[GIVEN INSTRUCTION] Sift the listing for lines that hold the string "data" and pull them out.

═══ PROVIDED INFORMATION

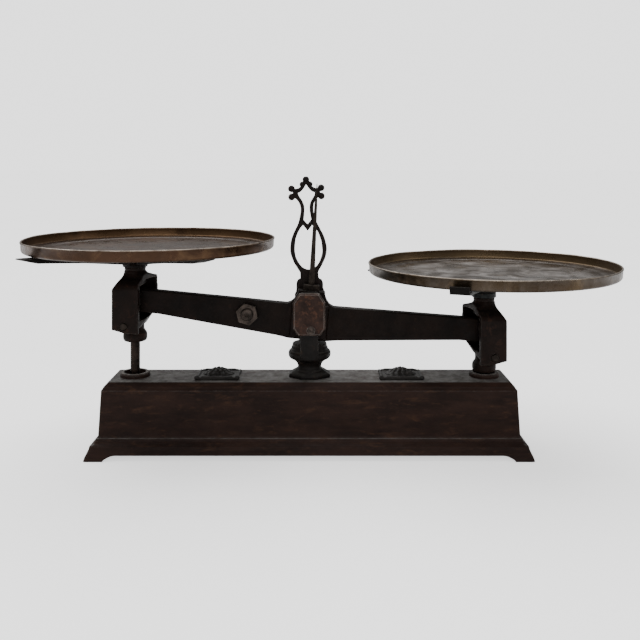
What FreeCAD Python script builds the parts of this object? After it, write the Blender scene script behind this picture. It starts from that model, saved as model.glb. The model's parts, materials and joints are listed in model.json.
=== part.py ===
"""Equal arm counter balance: cast base, forked column, knife-edge beam, two upright carriers with round pans.

Millimetres, +Z up, +X to the right, the front at -Y. The origin is on the table, under the column's axis.
The balance is stored with its right-hand pan down, on its stop.
"""
import FreeCAD, Part
import math
import os

os.makedirs("parts", exist_ok=True)
V = FreeCAD.Vector

# ---- driving dimensions --------------------------------------------------------------------------------
ARM = 175.0              # from the centre knife to each end knife, and the same on the counter-beam
REST_TILT = 5.0          # the beam's angle when one side is fully down, in degrees
KNIFE_Z = 130.5          # height of the centre knife's edge
LOWER_PIVOT_Z = 32.0     # height of the counter-beam's pivot inside the base
ROD_X = ARM * math.cos(math.radians(REST_TILT))
ROD_RISE = ARM * math.sin(math.radians(REST_TILT))
LINK_DROP = KNIFE_Z - LOWER_PIVOT_Z

BASE_TOP_Z = 69.3
BASE_WALL = 4.6
BASE_PLATE_T = 5.3
BASE_INNER_R = 1.2       # the hollow's upright corners
FOOT_HEIGHT = 4.8        # gap under the skirt between the feet
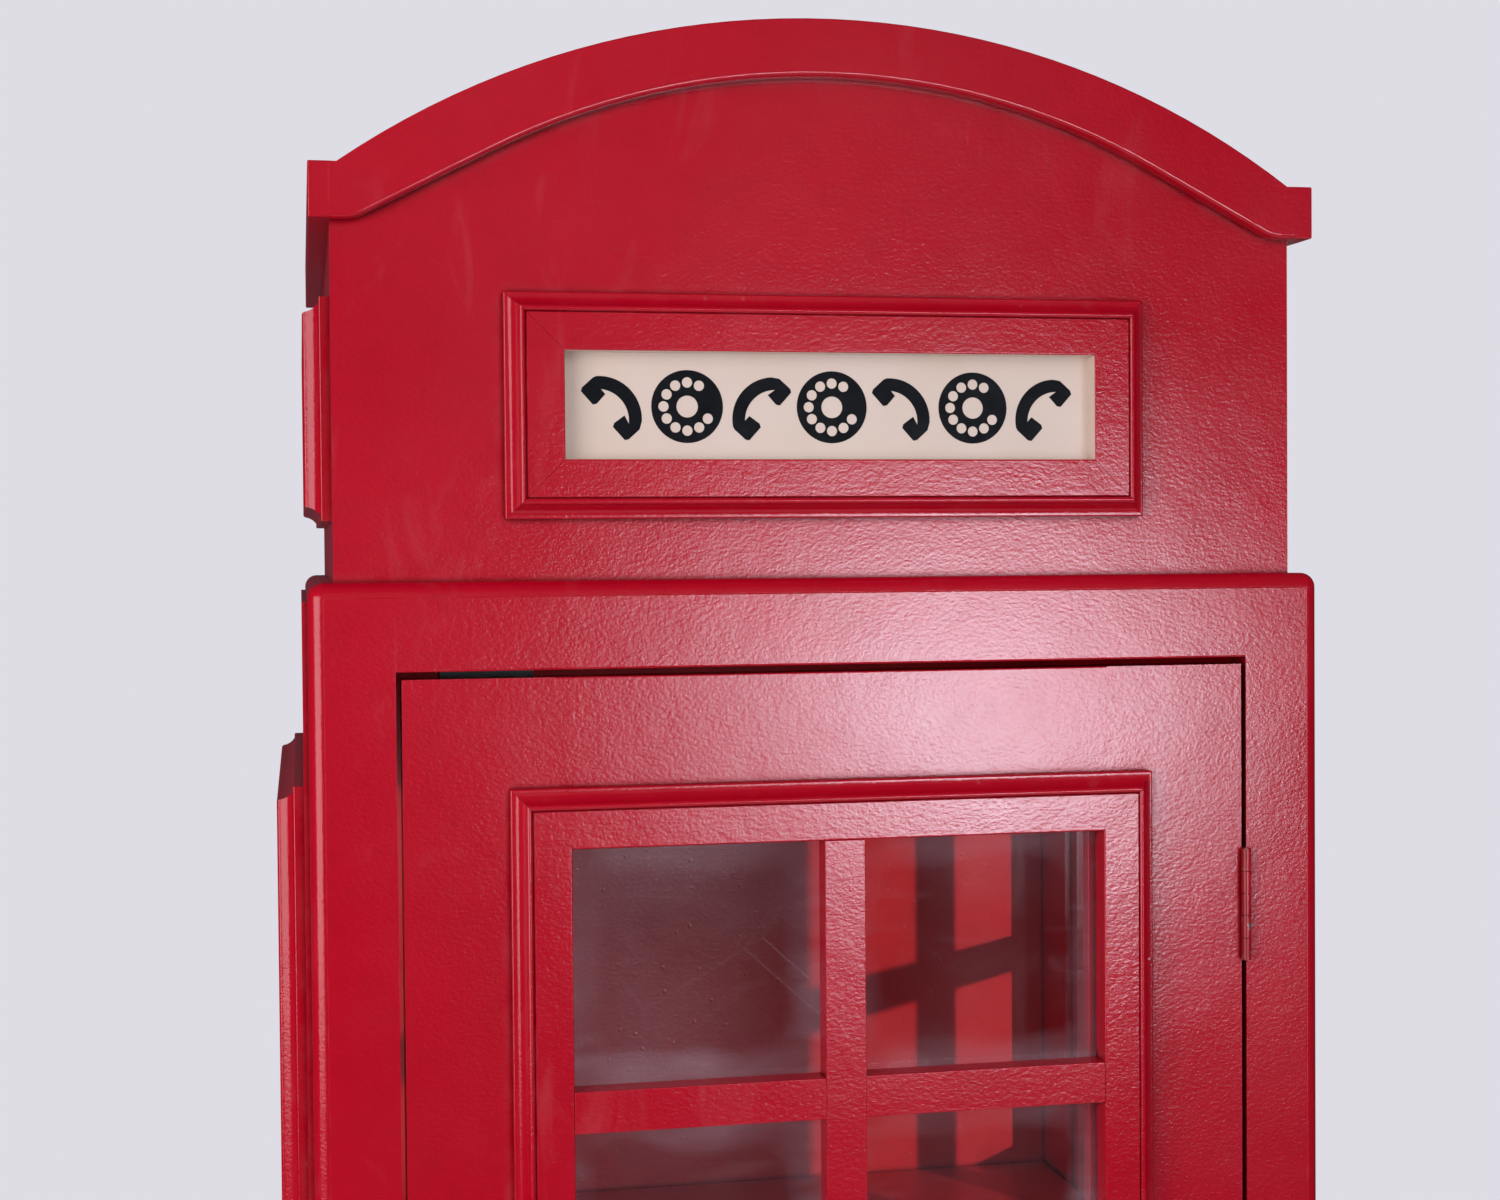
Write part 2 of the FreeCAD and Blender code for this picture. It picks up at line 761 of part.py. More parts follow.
def make_rim():
    """The rim under the roof: an arched board in front and two straight boards along the sides."""
    crown = ledge + cell("crown_height")
    arch_radius = cell("arch_radius")
    foot_radius = cell("foot_radius")
    slope = cell("arch_slope")
    # The lower edge is an arc in the middle, then a straight flank as steep as the arc's end, and then a
    # small arc at the foot that leaves the flank without a kink and ends level.
    slant = root_of(slope * slope + 1)
    arch_x = arch_radius * slope / slant
    arch_z = crown - cell("crown_board") - arch_radius + arch_radius / slant
    meet_z = rim_bottom + foot_radius - foot_radius / slant
    meet_x = arch_x + (arch_z - meet_z) / slope
    foot_x = meet_x + foot_radius * slope / slant
    corners = [
        (foot_x, rim_bottom),
        (head_outer, rim_bottom),
        (head_outer, rim_top),
        (roof_edge_x, roof_edge_z, cell("roof_radius"), 1),
        (-roof_edge_x, roof_edge_z),
        (-head_outer, rim_top),
        (-head_outer, rim_bottom),
        (-foot_x, rim_bottom, foot_radius, 1),
        (-meet_x, meet_z),
        (-arch_x, arch_z, arch_radius, -1),
        (arch_x, arch_z),
        (meet_x, meet_z, foot_radius, 1),
    ]
    arch = padded_body("arch_rim_front", "XZ_Plane", corners, cell("rim_proud"), against_normal=True)
    keep(place(arch, 0, head_front - cell("rim_proud"), 0), "arch_rim_front")
    start = head_front - cell("rim_proud")
    outer = head_outer + cell("rim_side")
    board("rim_board_left", (-outer, start, rim_bottom), (-head_outer, back, rim_top))
    board("rim_board_right", (head_outer, start, rim_bottom), (outer, back, rim_top))


def sign_plate(name, facing, position):
    """A thin plate on the head, held down all round by its moulding."""
    half_width = cell("sight_width") / 2 + cell("rebate")
    half_height = cell("sign_sight_height") / 2 + cell("rebate")
    plate = box(name + "_sheet", (-half_width, -half_height, 0),
                (half_width, half_height, cell("sign_plate_thick")))
    holder = group(name, [plate])
    return place(holder, *position, FACING[facing])


def make_signs(profile):
    """The three framed signs on the head."""
    front_place = (0, head_front, sign_middle)
    mitred_frame("front_sign_moulding", profile, sign_height, "front", front_place)
    keep(sign_plate("front_plate", "front", front_place), "front_sign_plate")
    plates = []
    for side, sign in (("left", -1), ("right", 1)):
        position = (head_outer * sign, head_middle, sign_middle)
        mitred_frame(f"{side}_sign_moulding", profile, sign_height, side, position)
        plates.append(sign_plate(f"{side}_plate", side, position))
    keep(group("side_plates", plates), "side_sign_plates")


# The door and its hinges.

def hinge_middles():
    """The heights of the middles of the hinges, from the lowest up."""
    return spread(HINGES, door_bottom + cell("hinge_inset"), door_top - cell("hinge_inset"))


def screw_places():
    """Where each hinge screw goes in: (name, y, z)."""
    places = []
    screw_y = hinge_y + cell("screw_setback")
    for hinge, middle in enumerate(hinge_middles(), start=1):
        for number in range(SCREWS_PER_LEAF):
            offset = cell("screw_pitch") * (number - (SCREWS_PER_LEAF - 1) / 2)
            places.append((f"{hinge}_{number}", screw_y, middle + offset))
    return places


def screw_holes(name, face_x, turn):
    """Pilot holes for the hinge screws in the edge of a stile."""
    return [cylinder(f"{name}_pilot_{tag}", cell("screw_radius") + cell("screw_play"),
                     cell("screw_length") + cell("hole_spare"), (face_x, y, z), turn)
            for tag, y, z in screw_places()]


def hinge_screws(label, leaf_face, sign, turn):
    """Countersunk screws through one side's leaves, heads level with the leaf."""
    screws = []
    for tag, y, z in screw_places():
        name = f"{label}_{tag}"
        head = cone(name + "_head", cell("screw_head_radius"), cell("screw_radius"),
                    cell("leaf_thick"), (leaf_face, y, z), turn)
        shank = cylinder(name + "_shank", cell("screw_radius"), cell("screw_length"),
                         (leaf_face + cell("leaf_thick") * sign, y, z), turn)
        screws.append(fuse(name, [head, shank]))
    keep(group(label + "_set", screws), label)


def hinge_leaf(name, middle, sign, turn, first_knuckle):
    """One leaf: a plate in the door gap, and every second knuckle of the barrel in front of it."""
    knuckle = cell("hinge_height") / KNUCKLES
    low = middle - cell("hinge_height") / 2
    plate_inner = hinge_x + (cell("door_gap") / 2 - cell("leaf_thick")) * sign
    plate_outer = hinge_x + cell("door_gap") / 2 * sign
    x_first, x_last = (plate_inner, plate_outer) if sign > 0 else (plate_outer, plate_inner)
    clear = cell("barrel_stand_off") + cell("barrel_gap")
    solids = [box(name + "_plate", (x_first, hinge_y + clear, low),
                  (x_last, hinge_y + clear + cell("leaf_depth"), low + cell("hinge_height")))]
    for number in range(first_knuckle, KNUCKLES, 2):
        start = low + knuckle * number + cell("knuckle_gap") / 2
        height = knuckle - cell("knuckle_gap")
        solids.append(cylinder(f"{name}_knuckle_{number}", cell("barrel_radius"), height,
                               (hinge_x, hinge_y, start)))
        solids.append(box(f"{name}_neck_{number}", (x_first, hinge_y, start),
                          (x_last, hinge_y + clear, start + height)))
    tools = [cylinder(name + "_bore", cell("hinge_pin_radius") + cell("hinge_pin_play"),
                      cell("hinge_height"), (hinge_x, hinge_y, low))]
    for tag, y, z in screw_places():
        if abs(z.value - middle.value) < cell("hinge_height").value:
            tools.append(cone(f"{name}_sink_{tag}", cell("screw_head_radius") + cell("screw_play"),
                              cell("screw_radius") + cell("screw_play"), cell("leaf_thick"),
                              (plate_inner, y, z), turn))
    return cut(name, fuse(name + "_blank", solids), tools)


def make_hinges():
    """Three butt hinges: frame leaves and pins on the carcass, door leaves on the door."""
    frame_leaves = []
    door_leaves = []
    pins = []
    for number, middle in enumerate(hinge_middles(), start=1):
        frame_leaves.append(hinge_leaf(f"frame_leaf_{number}", middle, 1, ALONG_X, 0))
        door_leaves.append(hinge_leaf(f"door_leaf_{number}", middle, -1, AGAINST_X, 1))
        pins.append(cylinder(f"hinge_pin_{number}", cell("hinge_pin_radius"), cell("hinge_height"),
                             (hinge_x, hinge_y, middle - cell("hinge_height") / 2)))
    keep(group("frame_leaves", frame_leaves), "hinge_frame_leaves")
    keep(group("door_leaves", door_leaves), "hinge_door_leaves")
    keep(group("hinge_pin_set", pins), "hinge_pins")
    leaf_step = cell("door_gap") / 2 - cell("leaf_thick")
    hinge_screws("hinge_frame_screws", hinge_x + leaf_step, 1, ALONG_X)
    hinge_screws("hinge_door_screws", hinge_x - leaf_step, -1, AGAINST_X)


def handle_ends():
    """The heights of the handle's two feet."""
    half = cell("handle_spacing") / 2
    return (("low", cell("handle_height") - half), ("high", cell("handle_height") + half))


def make_door_frame():
    """The door's two stiles and two rails round its window."""
    hole_top = sight_top + cell("rebate")
    hole_bottom = hole_top - hole_height
    blank = box("lock_stile_blank", (-door_outer, front, door_bottom),
                (-hole_half_width, door_back, door_top))
    holes = [cylinder(f"handle_hole_{end}", cell("handle_screw_radius") + cell("screw_play"),
                      cell("door_thick"), (handle_x, front, z), ALONG_Y) for end, z in handle_ends()]
    recess = box("catch_plate_recess", *catch_plate_corners())
    keep(cut("lock_stile_drilled", blank, holes + [recess]), "door_lock_stile")
    blank = box("hinge_stile_blank", (hole_half_width, front, door_bottom),
                (door_outer, door_back, door_top))
    keep(cut("hinge_stile_drilled", blank, screw_holes("hinge_stile", door_outer, AGAINST_X)),
         "door_hinge_stile")
    board("door_top_rail", (-hole_half_width, front, hole_top), (hole_half_width, door_back, door_top))
    board("door_bottom_rail", (-hole_half_width, front, door_bottom),
          (hole_half_width, door_back, hole_bottom))


def make_door_window(profile):
    """Moulding, bars, glass and beads of the door's window."""
    position = (0, front, window_middle)
    mitred_frame("door_moulding", profile, window_height, "front", position)
    glazing_bars("door_glazing_bars", "front", position)
    keep(glass_pane("door_pane", "front", position), "door_glass")
    keep(glazing_beads("door_beads", "front", position), "door_glazing_beads")


def make_handle():
    """A round bar bent into a pull, with a small round base at each foot, and its two screws."""
    reach = cell("handle_reach") - cell("handle_radius")
    bend = cell("handle_bend")
    half = cell("handle_spacing") / 2
    body = doc.addObject("PartDesign::Body", "door_handle_body")
    path = body.newObject("Sketcher::SketchObject", "handle_path")
    path.AttachmentSupport = [(origin_plane(body, "YZ_Plane"), "")]
    path.MapMode = "FlatFace"
    section = body.newObject("Sketcher::SketchObject", "handle_section")
    section.AttachmentSupport = [(origin_plane(body, "XZ_Plane"), "")]
    section.MapMode = "FlatFace"
    doc.recompute()
    corners = [
        (0, -half),
        (bend - reach, -half, bend, -1),
        (-reach, bend - half),
        (-reach, half - bend, bend, -1),
        (bend - reach, half),
        (0, half),
    ]
    outline(path, corners, closed=False)
    radius = cell("handle_radius")
    foot = FreeCAD.Vector(0, -half.value, 0)
    section.addGeometry(Part.Circle(foot, FreeCAD.Vector(0, 0, 1), radius.value), False)
    hold_radius(section, 0, radius)
    pin_point(section, 0, 3, (0, -half))
    pipe = body.newObject("PartDesign::AdditivePipe", "handle_bar")
    pipe.Profile = section
    pipe.Spine = (path, [f"Edge{edge}" for edge in range(1, len(corners))])
    doc.recompute()
    place(body, handle_x, front, cell("handle_height"))
    bases = [cylinder(f"handle_base_{end}", cell("handle_base_radius"), cell("handle_base_thick"),
                      (handle_x, front - cell("handle_base_thick"), z), ALONG_Y)
             for end, z in handle_ends()]
    bores = [cylinder(f"handle_bore_{end}", cell("handle_screw_radius") + cell("screw_play"),
                      cell("handle_screw_bite") + cell("hole_spare"),
                      (handle_x, front - cell("handle_screw_bite") - cell("hole_spare"), z), ALONG_Y)
             for end, z in handle_ends()]
    keep(cut("handle_drilled", fuse("handle_blank", [body] + bases), bores), "door_handle")
    screws = []
    for end, z in handle_ends():
        shank = cylinder(f"handle_screw_{end}_shank", cell("handle_screw_radius"),
                         cell("door_thick") + cell("handle_screw_bite"),
                         (handle_x, front - cell("handle_screw_bite"), z), ALONG_Y)
        head = cylinder(f"handle_screw_{end}_head", cell("handle_screw_head"),
                        cell("handle_screw_head_thick"), (handle_x, door_back, z), ALONG_Y)
        screws.append(fuse(f"handle_screw_{end}", [shank, head]))
    keep(group("handle_screw_set", screws), "handle_screws")


def catch_plate_corners():
    """The corners of the catch's steel plate, let into the back of the lock stile's top."""
    middle = -cell("catch_from_middle")
    half = cell("catch_plate_width") / 2
    return ((middle - half, door_back - cell("catch_plate_thick"), door_top - cell("catch_overlap")),
            (middle + half, door_back, door_top))


def make_catch():
    """A magnetic catch behind the face frame's top rail, and its plate on the door."""
    middle = -cell("catch_from_middle")
    half = cell("catch_width") / 2
    behind = door_back + cell("catch_depth")
    low = door_top - cell("catch_overlap")
    split = door_top + cell("door_top_gap")
    holder = box("catch_holder", (middle - half, face_back, split),
                 (middle + half, behind, low + cell("catch_height")))
    magnet = box("catch_magnet", (middle - half, door_back + cell("catch_play"), low),
                 (middle + half, behind, split))
    keep(fuse("catch_block", [holder, magnet]), "magnet_catch")
    keep(box("catch_plate_sheet", *catch_plate_corners()), "catch_plate")


def build():
    """Builds every sub-part."""
    window_profile = moulding_profile("window_moulding_profile", -cell("glass_inset"))
    sign_profile = moulding_profile("sign_moulding_profile", cell("sign_plate_thick"))
    make_plinth()
    make_flat_boards()
    make_sides()
    make_face_frame()
    make_side_windows(window_profile)
    make_shelves()
    make_head_walls()
    make_roof()
    make_rim()
    make_signs(sign_profile)
    make_door_frame()
    make_door_window(window_profile)
    make_handle()
    make_catch()
    make_hinges()
    doc.recompute()


def check_and_write():
    """Stops on any failed object or bad shape, and then writes one file a sub-part."""
    for thing in doc.Objects:
        if "Invalid" in thing.State or "Error" in thing.State:
            raise RuntimeError(f"{thing.Name} failed: {thing.State}")
    os.makedirs("parts", exist_ok=True)
    for thing in parts:
        shape = thing.Shape
        if shape.isNull() or not shape.isValid() or not shape.Solids:
            raise RuntimeError(f"{thing.Label} has no valid solid")
        shape.exportStep(f"parts/{thing.Label}.step")
        print(f"{thing.Label}: {len(shape.Solids)} solids, {shape.Volume / 1000:.1f} cm3")
    print(len(parts), "sub-parts")


build()
check_and_write()
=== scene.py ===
"""Looks, light and camera of the telephone booth cabinet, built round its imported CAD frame.

Everything is in metres in the frame of the part: the floor is z = 0, the front faces -Y and +X is to the
right of somebody who looks at the front.
"""

import math

import bmesh
import bpy
from mathutils import Matrix, Vector
from mathutils.bvhtree import BVHTree


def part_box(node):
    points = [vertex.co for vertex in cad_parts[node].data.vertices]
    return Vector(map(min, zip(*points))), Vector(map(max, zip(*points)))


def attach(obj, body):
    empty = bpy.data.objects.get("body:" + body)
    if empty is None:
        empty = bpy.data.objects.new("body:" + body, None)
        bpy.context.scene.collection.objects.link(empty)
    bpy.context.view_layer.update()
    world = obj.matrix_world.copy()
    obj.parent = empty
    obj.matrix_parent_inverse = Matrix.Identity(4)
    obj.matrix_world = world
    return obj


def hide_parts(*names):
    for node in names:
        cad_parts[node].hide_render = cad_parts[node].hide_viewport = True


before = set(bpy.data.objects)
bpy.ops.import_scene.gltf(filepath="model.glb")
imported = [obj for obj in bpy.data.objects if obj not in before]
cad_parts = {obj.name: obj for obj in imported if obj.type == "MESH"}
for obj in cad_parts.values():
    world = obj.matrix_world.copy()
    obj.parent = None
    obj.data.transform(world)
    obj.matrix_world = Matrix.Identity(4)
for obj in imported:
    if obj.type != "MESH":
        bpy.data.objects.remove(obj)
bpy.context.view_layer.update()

MM = 0.001
CABINET, DOOR = "cabinet", "door"
PANE_PITCH = (138.95 * MM, 132.0 * MM)    # the panes of every window repeat at this distance, across and up

BOARD_ROUNDING = 0.7 * MM      # the free arrises of the boards
ARCH_ROUNDING = 2.0 * MM       # the lower front arris of the arch board
BAR_ROUNDING = 0.35 * MM
GROOVE_WIDTH = 0.30 * MM       # the fine line beside the rounded edge of the face frame, each way
GROOVE_DEPTH = 0.22 * MM
MITRE_GAP = 0.09 * MM          # what each strip of a moulding lacks at its ends
INK_RAISED = 0.07 * MM         # from the plate to the middle of the ink
INK_HALF = 0.06 * MM           # half the thickness of the ink
WELD = 0.002 * MM              # corners nearer to each other than this are one corner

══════

[EXERCISE RESULT]
    points = [vertex.co for vertex in cad_parts[node].data.vertices]
    empty = bpy.data.objects.get("body:" + body)
        empty = bpy.data.objects.new("body:" + body, None)
before = set(bpy.data.objects)
imported = [obj for obj in bpy.data.objects if obj not in before]
    obj.data.transform(world)
        bpy.data.objects.remove(obj)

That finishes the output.